Mainstream literature is dominated by the middle-aged and the middle-class, and the underground by … well, us. This great divide is bridged by a Wikipedia stub about ‘literary activism’, but that’s about it. A panel about being active on behalf of literature.

SPEAKERS: Edwin Kemp Attrill, Barbara Wiesner, Ali Edmonds and Aden Rolfe


4.00–5.00
ROUNDTABLE

Where Can We Go From Here?, with Matt Smith, Connor Thomas O’Brien and YOU
The future of literature is in your hands – in the magazines, literary gigs and companies you start. Join these emerging industry figures to discuss starting, establishing and sustaining the projects you have been inspired to start throughout the day, or were already cooking up.

5.00–forever
LITERARY TREASURE HUNT

A Novelty
Doo do doo do …

Updates, panellist bookings and other organic details will be released through SIB as I know them.

    • chloe
    • January 21st, 2011

    big jim sounds great. can we get him for format 2012?

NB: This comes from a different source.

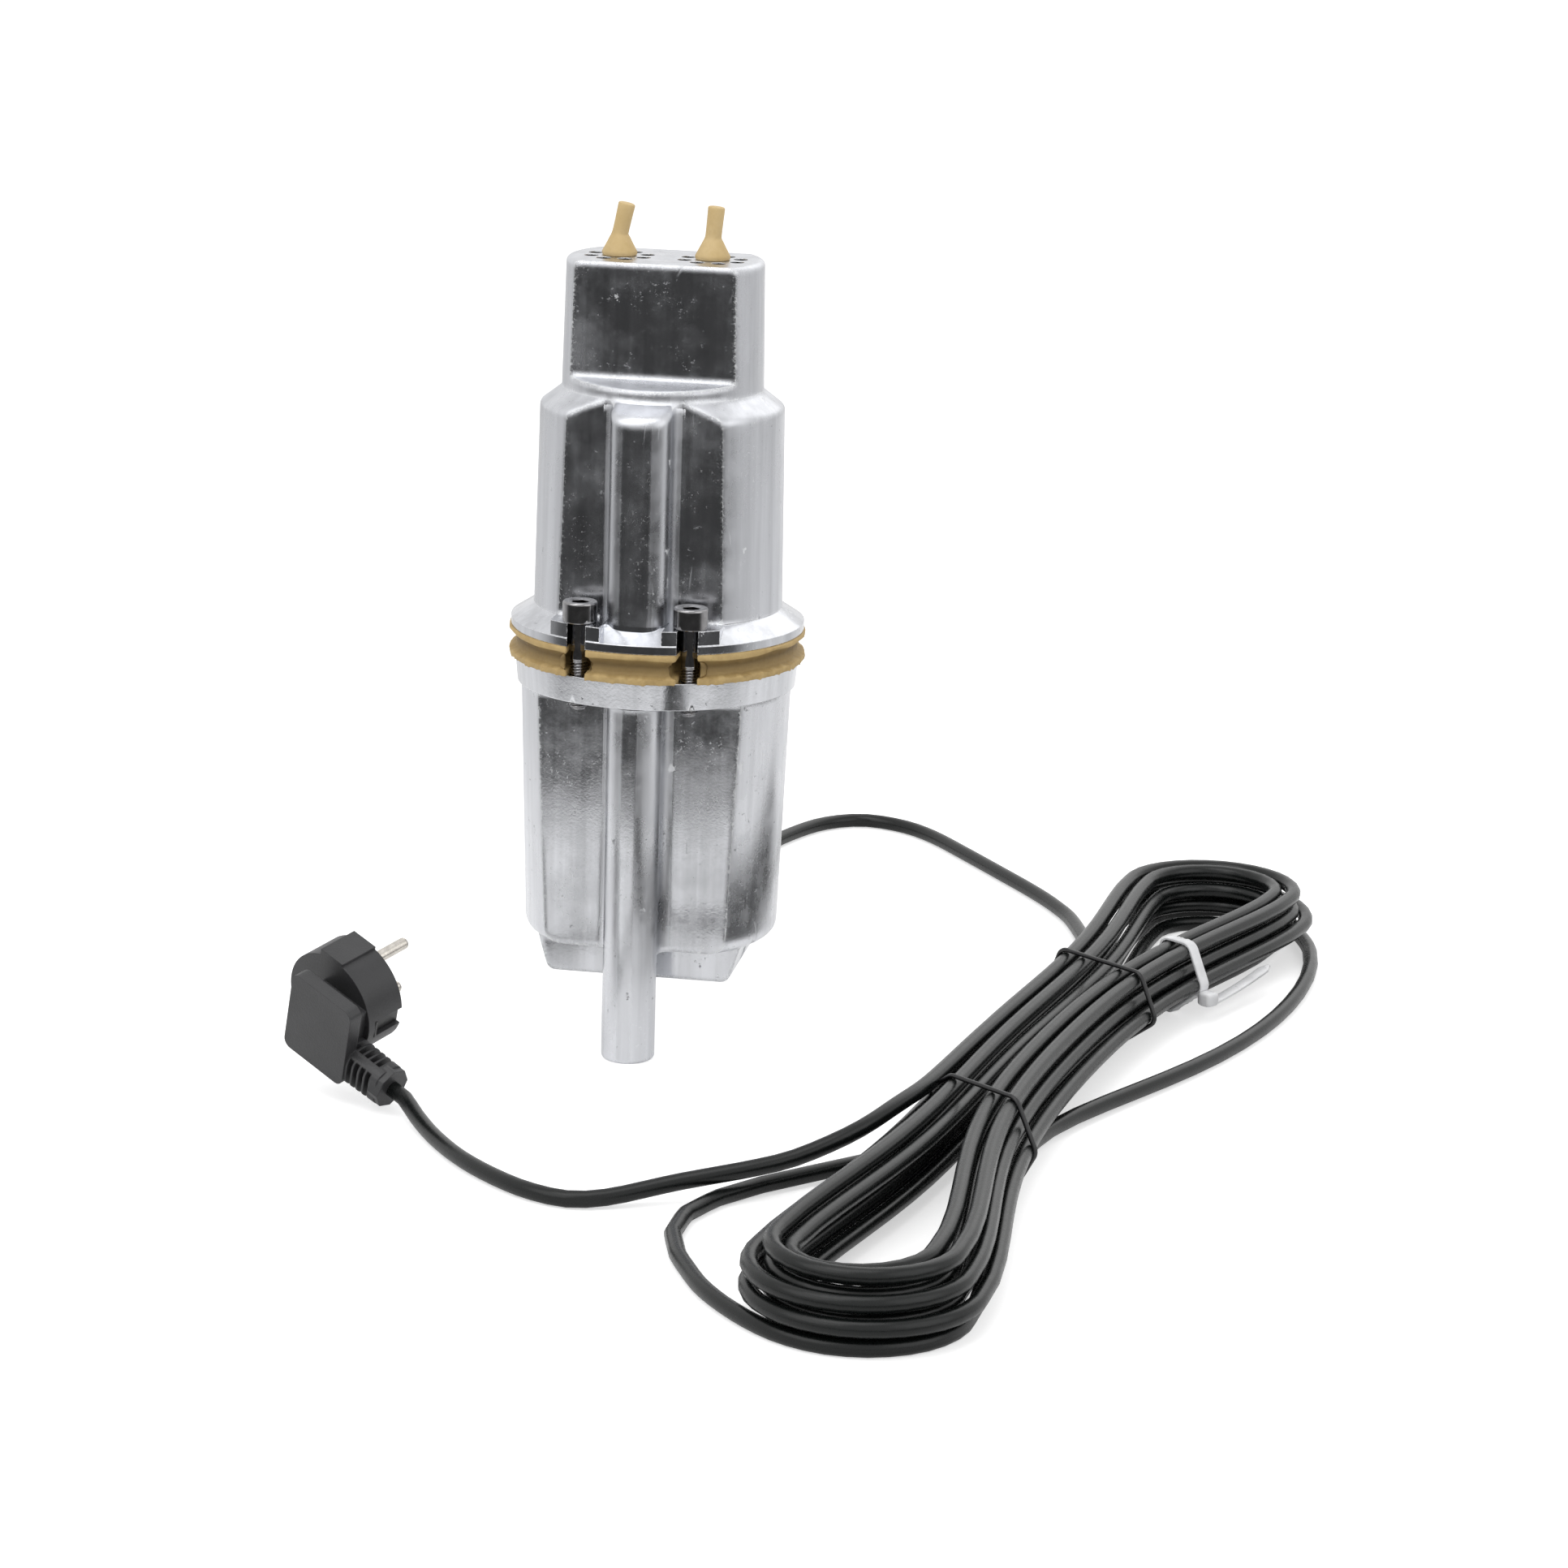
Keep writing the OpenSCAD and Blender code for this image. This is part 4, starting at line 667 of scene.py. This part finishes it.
def make_valve(side, lean, node, body, material):
    """Mushroom valve turned about its own line, which bends over above the barb.

    Across the bend each row tilts by the part of the lean it has reached, and moves by the sum of those tilts."""
    sides, bend_z, bend_h = 40, Z_TOP + 6.4, 1.6
    radii, along = np.array(valve_rows()).T
    a = ring_angles(sides)
    seam = 0.07 * np.exp(-((np.sin(a) / 0.10) ** 2))
    reach = np.clip((along - bend_z) / bend_h, 0, 1)
    tilt = np.radians(lean) * reach * reach * (3 - 2 * reach)
    gain = np.diff(along, prepend=along[0])
    x = np.cumsum(gain * np.sin(tilt))[:, None]
    z = along[0] + np.cumsum(gain * np.cos(tilt))[:, None]
    r = radii[:, None] + seam * (along > Z_TOP)[:, None]
    tilt = tilt[:, None]
    grid = np.stack([side * VALVE_X + (x + r * np.cos(a) * np.cos(tilt)), r * np.sin(a),
                     z - r * np.cos(a) * np.sin(tilt)], -1).reshape(-1, 3)
    n = len(along)
    piece = add_piece("rubber_" + node, grid * MM, grid_faces(n, sides), material, body, smooth_angle=38,
                      caps=end_caps(n, sides))
    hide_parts(node)


def make_diaphragm(material):
    """Moulded sheet: a clamped rim, a thinner web with one shallow round fold, and a flat seat round the rod."""
    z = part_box("diaphragm")[0][2] / MM
    r = np.linspace(9.5, 27.0, 36)
    fold = 0.42 * np.exp(-((r - 18.5) / 2.4) ** 2)
    inside, seat, clamp, rim = ROD_R + SKIN, 8.8, 27.8, 29.3
    under, over = z + SKIN, z + 2.0 - SKIN
    low = [(inside, under), (seat, under), *zip(r, z + 0.15 + fold), (clamp, under), (rim, under)]
    top = [(rim, over), (clamp, over), *zip(r[::-1], z + 1.45 + fold[::-1]), (seat, over), (inside, over)]
    piece = lathe_piece("rubber_diaphragm", low + top, material, None)
    flex(piece)
    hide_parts("diaphragm")


def make_piston(material):
    """Rubber piston: a cone whose thin lip turns up at the rim, with a dished face and a seat for the washer."""
    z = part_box("piston")[0][2] / MM
    r, t, lip = 26.0, 7.0, 1.6
    heel = 0.62 * r
    share = np.linspace(0, 1, 8)[1:-1]
    cone = lambda k: heel + (r - lip - heel) * k
    profile = [(ROD_R + SKIN, z + SKIN), (heel - 0.5, z + SKIN), (heel, z + 0.2),
               *zip(cone(share), z + 0.2 + (0.45 * t - 0.2) * share ** 1.2),
               (r - 1.0, z + 0.47 * t), (r - 0.1, z + 0.57 * t), (r, z + 0.66 * t), (r, z + t - 0.3),
               (r - 0.25, z + t - 0.03), (r - 1.2, z + t - 0.03), (r - lip, z + t - 0.25),
               *zip(cone(share[::-1]), z + 0.7 * t + 0.3 * t * share[::-1] ** 1.6),
               (heel, z + 0.7 * t), (12.0, z + 0.7 * t), (11.0, z + t - SKIN), (ROD_R + SKIN, z + t - SKIN)]
    piece = lathe_piece("rubber_piston", profile, material, "vibrator")
    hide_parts("piston")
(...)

    • All we need is someone who can hold their breath for a reallllllllllly long time. They wouldn’t have to be big, or called Jim. I’d have a go at it, but, ya know, I quit smoking. Do you smoke?

        • MUM
        • January 28th, 2011

        Really you have quit! I’m sooooo happy & proud
        xxxxxxxxx

        • Best. Comment. Ever. Thanks Mum! I don’t know what happened. I just don’t feel like smoking anymore.

    • chloe
    • January 24th, 2011

    I don’t smoke. And would be happy to be referred to as “Big Chloe”.

    Meanwhile, program and poster distro sometime this week. Followed by heapsa beers. Maybe Saturday – before Sam and Ianto’s birthday party. MORE DETAILS SOON.

    • A poster run, yay! That’s so rock and roll!

      • Um, that ‘yay’ was not a facetious one. Count me in!

    • BT Cassidy
    • February 21st, 2011

    How can I get involved? I’m in the process of setting up a FREE distribution network for self published authors, along with having access to an stupidly cheap printer.

    • At this stage the best way is to just come along on the day. If I’d known about you earlier … actually, you know what? Just gatecrash one of the panels. And bring your printer if it’s not the size of a steam engine.